Kulsum Perajin Batik Tradisional

kulsum perajin batik


Seperti rumah-rumah lain di Jalan Bogowonto, Kelurahan Temenggungan, rumah milik Kulsum, 80, terlihat sepi. Seperti tidak ada tanda aktivitas di bangunan semi permanen yang dicat putih hijau tersebut. Dari samping halaman rumah tersebut, seseorang menyembulkan kepala dari balik kain warna putih yang terbentang dihadapannya.

Tidak disangka, wanita yang seluruh rambutnya sudah memutih tersebut masih bisa mendengar dengan jelas bahkan bersuara dengan sangat nyaring ketika mempersilakan Jawa Pos Radar Banyuwangi masuk ke rumahnya. Kulsum sedang membatik.

Dengan cekatan ia menorehkan malam cair ke sehelai kain yang telah digambari pola. Hari ini dia membuat batik paras gempal. Sesuai permintaan pelanggan. “Ini namanya ngereng-reng,” ucap ibu empat anak tersebut. Hampir setiap hari selama 60 puluh tahun Kulsum yang biasa dipanggil Mbok Sum oleh tetangga sekitar rumahnya itu selalu membatik di halaman samping rumahnya.

Mulai pagi hari sekitar pukul 07.00 hingga pukul 15.00. Di halaman samping rumahnya yang terbilang sempit tersebut, terdapat dua penggawangan, satu meja panjang dengan tinggi selutut orang dewasa, bengahan (tungku dari batu bata), dan tumpukan kayu bakar.

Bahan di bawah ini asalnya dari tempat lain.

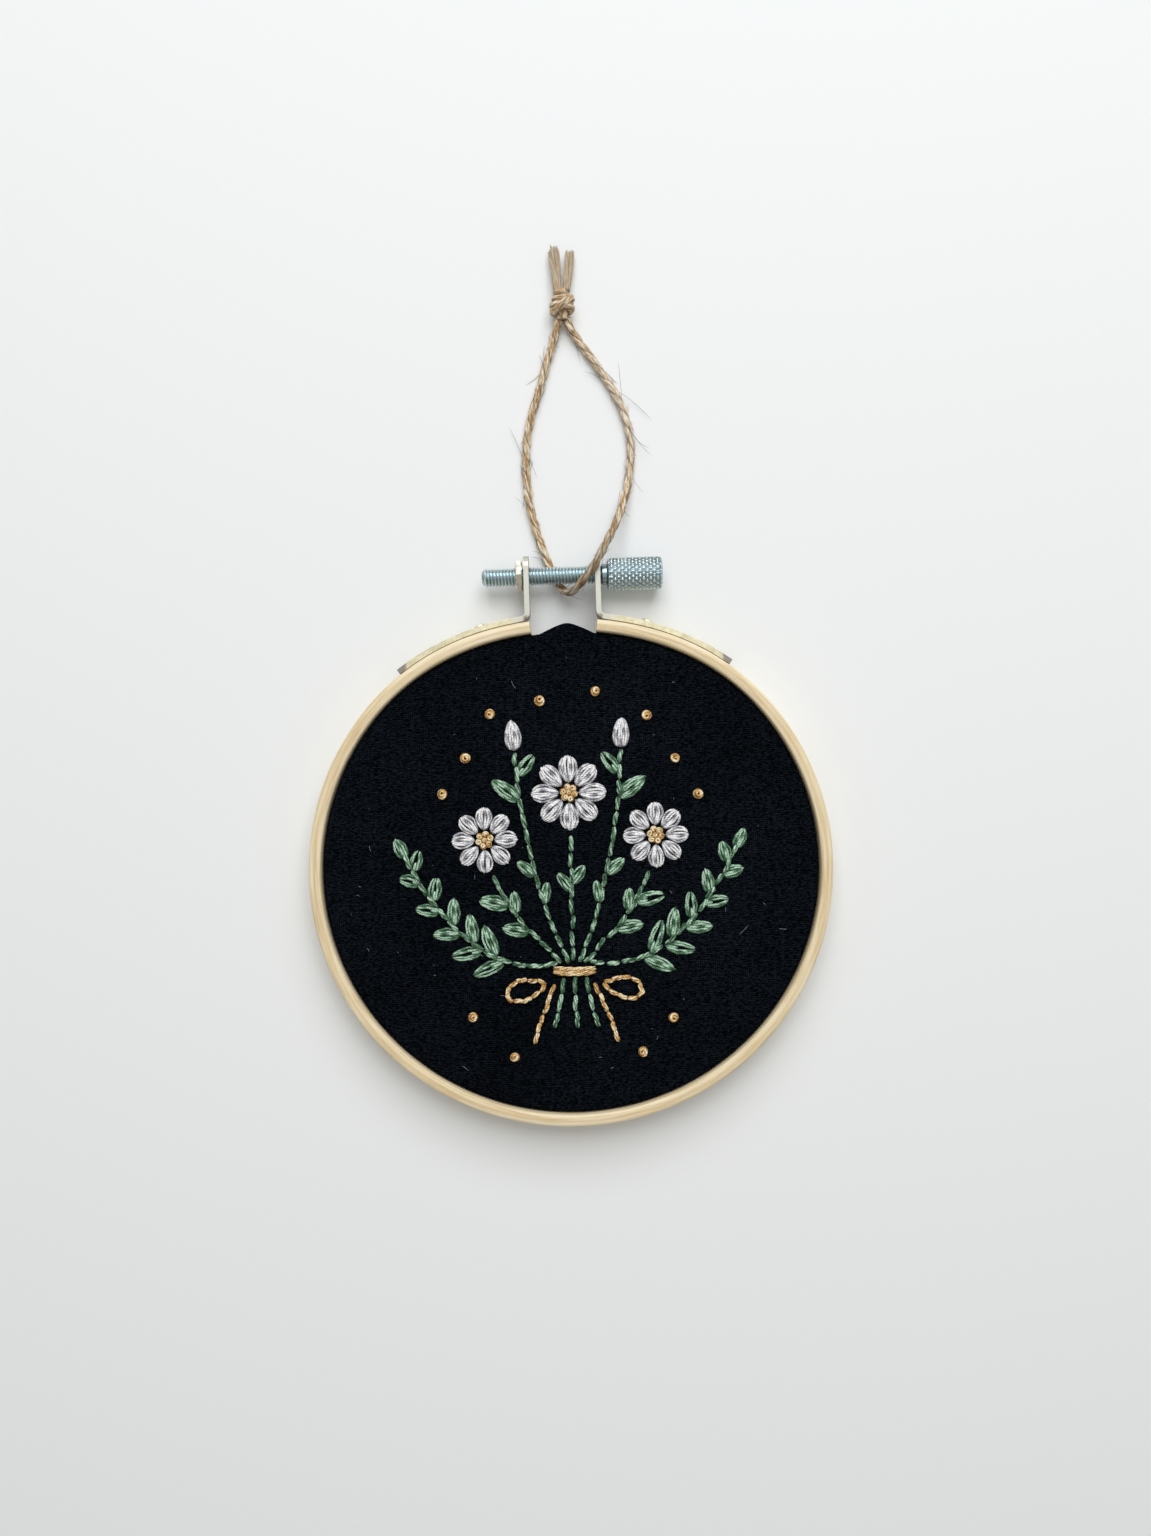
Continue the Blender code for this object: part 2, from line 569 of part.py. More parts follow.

Tadinya, Kulsum selalu membatik di dalam rumah. Namun, karena daya penglihatannya semakin berkurang, dia memindah peralatan batiknya ke halaman samping rumahnya. “Wah, dulu membatik di dalam rumah. saya bisa mengerjakan batik dari pagi hingga malam.

Sekarang di sini hanya bisa bekerja dari pagi hingga sore,” ceritanya. Sejak puluhan tahun lalu, tepatnya sejak zaman penjajahan dimulai, Kulsum sudah belajar membatik. Wanita yang tidak pernah ingat dengan tanggal dan usia itu diajari membatik oleh ibunya saat dia putus sekolah kelas 5 SD.

“Disuruh berhenti sekolah ya manut. Waktu itu saya sudah dianggap cukup umur untuk membantu ekonomi keluarga dengan membatik,” ceritanya. Keluarga Kulsum pada waktu itu bisa dibilang keluarga pembatik. Nenek-buyutnya juga pembatik tradisional.

“Sama ibu ilmunya diwariskan ke anaknya, tapi yang mau hanya saya,” ungkap anak ke 11 dari 12 bersaudara itu. Ia bisa membuat batik dengan beragam corak khas Banyuwangi, diantaranya batik Gajah Oleng, Paras Gempal, Kangkung Setingkes, Moto Pitik, dan masih banyak lagi.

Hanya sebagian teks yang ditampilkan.